International tensions have formed the basis of a number of films through the years, most recently in last year's "Thirteen Days," a dramatization of the Cuban Missile Crisis. While you're waiting for the next report from the State Department about the state of our relations with China, you may want to pass the time by looking for the following films about international incidents on home video.

"The Mouse That Roared" (1959). Two of my favorite films about tensions between nations are comedies that treat the whole matter satirically. The first is a British confection starring Peter Sellers as the Prime Minister of Grand Fenwick, a tiny European country facing an economic crisis. Their solution is to declare war on the United States, stage an invasion, surrender quickly, then live off U.S. foreign aid. This is Sellers at his peak, playing two roles in addition to the Prime Minister.

"Dr.

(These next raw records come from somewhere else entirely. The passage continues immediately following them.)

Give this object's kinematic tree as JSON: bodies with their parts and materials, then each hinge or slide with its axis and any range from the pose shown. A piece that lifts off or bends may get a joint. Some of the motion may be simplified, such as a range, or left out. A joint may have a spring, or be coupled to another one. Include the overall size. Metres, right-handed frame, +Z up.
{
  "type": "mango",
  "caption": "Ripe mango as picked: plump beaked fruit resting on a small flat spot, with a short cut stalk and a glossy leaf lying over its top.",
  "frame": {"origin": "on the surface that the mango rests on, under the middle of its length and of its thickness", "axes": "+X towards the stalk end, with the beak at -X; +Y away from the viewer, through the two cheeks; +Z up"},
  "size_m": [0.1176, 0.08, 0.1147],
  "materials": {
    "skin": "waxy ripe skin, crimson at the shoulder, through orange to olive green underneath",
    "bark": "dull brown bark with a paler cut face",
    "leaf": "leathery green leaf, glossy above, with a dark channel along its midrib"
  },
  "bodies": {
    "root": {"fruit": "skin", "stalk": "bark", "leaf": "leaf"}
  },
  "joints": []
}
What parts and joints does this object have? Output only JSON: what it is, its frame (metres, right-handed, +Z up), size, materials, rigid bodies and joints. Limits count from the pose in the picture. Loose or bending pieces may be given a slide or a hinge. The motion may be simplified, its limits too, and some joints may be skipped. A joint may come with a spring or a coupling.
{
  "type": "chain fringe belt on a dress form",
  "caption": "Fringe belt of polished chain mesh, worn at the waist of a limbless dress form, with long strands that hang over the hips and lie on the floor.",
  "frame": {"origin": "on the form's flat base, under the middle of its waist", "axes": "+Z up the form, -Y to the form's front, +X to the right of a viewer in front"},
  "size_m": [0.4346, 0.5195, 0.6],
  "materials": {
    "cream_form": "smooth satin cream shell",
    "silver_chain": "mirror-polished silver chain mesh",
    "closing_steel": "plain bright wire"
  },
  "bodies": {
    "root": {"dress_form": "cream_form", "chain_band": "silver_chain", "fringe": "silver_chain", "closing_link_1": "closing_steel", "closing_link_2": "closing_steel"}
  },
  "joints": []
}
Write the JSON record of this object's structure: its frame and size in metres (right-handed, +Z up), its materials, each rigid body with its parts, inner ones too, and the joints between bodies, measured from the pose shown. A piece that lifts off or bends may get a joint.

Strangelove, or How I Learned to Stop Worrying and Love the Bomb" (1964). Here again we have a satire about an international incident, and here again the star is Peter Sellers, and once again he is cast in multiple roles. Director Stanley Kubrick's comic nightmare postulates an insane general's manipulation of military protocol to launch, on his own authority, a nuclear attack on Russia that cannot be countermanded. Even the President can't call off the attack without a special code, which the mad general refuses to disclose. Creating a genuinely funny comedy out of this kind of material required of Kubrick and his cast an extraordinary level of sure-footedness. One false step could have reduced the film to an exercise in shockingly poor taste. Fortunately, Kubrick and his company were more than up to the task. An appropriately quirky promotional trailer for the film is reproduced below, courtesy of Turner Classic Movies.

"Fail-Safe" (1964). The flip side of "Dr. Strangelove," a deadly serious drama based on a very similar premise, was this white-knuckle tale of nuclear brinkmanship gone over the brink. With bombers on their way to Russia and no way to recall them, the President of the United States (Henry Fonda) must find a way to convince the Russians that America does not want to start World War III.

"The Bedford Incident" (1968). In this tense Cold War drama, Richard Widmark stars as the captain of an American destroyer assigned to seek out hostile submarines in the North Atlantic. To his dismay, a journalist (Sidney Poitier) has been permitted to tag along. They make contact with a Russian sub and begin to stalk it. The relatively routine engagement escalates into something much larger, however, when a young ensign, overreacting under pressure, accidentally fires off a nuclear weapon. With full-scale nuclear war hanging in the balance, the destroyer captain must decide whether to listen to his military instincts, which tell him to close in for the kill, or to the journalist, who argues for restraint.

"The Missiles of October" (1974). Predating "Thirteen Days" by a quarter-century, this made for television dramatization of the events surrounding the Cuban Missile Crisis originally played to an audience that remembered the trauma of that time all too well. William Devane, in an early starring role, plays John F. Kennedy. Martin Sheen, in his first role as a West Wing insider, co-stars as Attorney General Robert F. Kennedy.

Once the current real-life drama with China has played itself out, I wouldn't be surprised to see it, too, dramatized for the screen. If it all blows over rather quickly, it might turn up as a made for TV quickie. If it escalates into something major, it may even get the full Hollywood treatment with major stars and a wide release. Unless, of course, it gets entirely out of hand, in which case there may not be any more movies for a very long time.